> [Requirements]: Your task is to copy the material exactly.

BEGIN Dataset excerpt

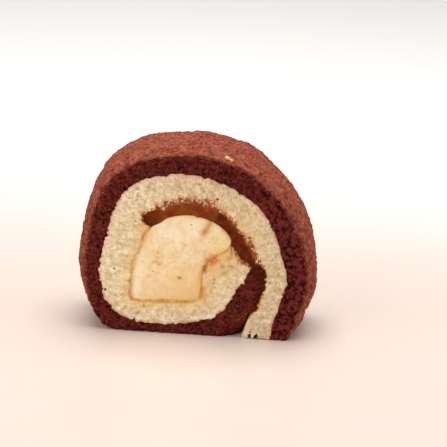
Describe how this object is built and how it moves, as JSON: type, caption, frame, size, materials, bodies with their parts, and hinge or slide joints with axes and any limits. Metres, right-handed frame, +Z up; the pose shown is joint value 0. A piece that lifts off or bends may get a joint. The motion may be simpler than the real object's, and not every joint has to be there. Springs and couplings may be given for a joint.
{
  "type": "rolled sponge cake slice",
  "caption": "Slice of a two-layer rolled sponge cake wound round a bar of custard, with caramel sauce over the bar, standing on its flat base.",
  "frame": {"origin": "on the table, at the bottom centre of the slice's box", "axes": "+X across the cut face towards the outer end of the sheet, +Y along the roll from the front cut face to the back one, +Z up"},
  "size_m": [0.074, 0.028, 0.0597],
  "materials": {
    "cocoa_sponge": "soft baked crumb, fine dry skin outside and open dark pores at the cut",
    "plain_sponge": "soft pale crumb with small pits, yellower where the custard has soaked in",
    "custard": "smooth moist satin with a few vanilla specks and a caramel line round its edge",
    "caramel": "dark glossy sauce, ragged where it soaks into the sponge"
  },
  "bodies": {
    "root": {"cocoa_sponge": "cocoa_sponge", "plain_sponge": "plain_sponge", "custard_bar": "custard", "caramel_sauce": "caramel"}
  },
  "joints": []
}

END Dataset excerpt

> [Exercise response]:
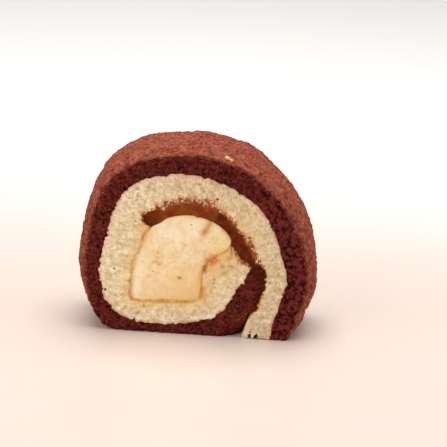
Describe how this object is built and how it moves, as JSON: type, caption, frame, size, materials, bodies with their parts, and hinge or slide joints with axes and any limits. Metres, right-handed frame, +Z up; the pose shown is joint value 0. A piece that lifts off or bends may get a joint. The motion may be simpler than the real object's, and not every joint has to be there. Springs and couplings may be given for a joint.
{
  "type": "rolled sponge cake slice",
  "caption": "Slice of a two-layer rolled sponge cake wound round a bar of custard, with caramel sauce over the bar, standing on its flat base.",
  "frame": {"origin": "on the table, at the bottom centre of the slice's box", "axes": "+X across the cut face towards the outer end of the sheet, +Y along the roll from the front cut face to the back one, +Z up"},
  "size_m": [0.074, 0.028, 0.0597],
  "materials": {
    "cocoa_sponge": "soft baked crumb, fine dry skin outside and open dark pores at the cut",
    "plain_sponge": "soft pale crumb with small pits, yellower where the custard has soaked in",
    "custard": "smooth moist satin with a few vanilla specks and a caramel line round its edge",
    "caramel": "dark glossy sauce, ragged where it soaks into the sponge"
  },
  "bodies": {
    "root": {"cocoa_sponge": "cocoa_sponge", "plain_sponge": "plain_sponge", "custard_bar": "custard", "caramel_sauce": "caramel"}
  },
  "joints": []
}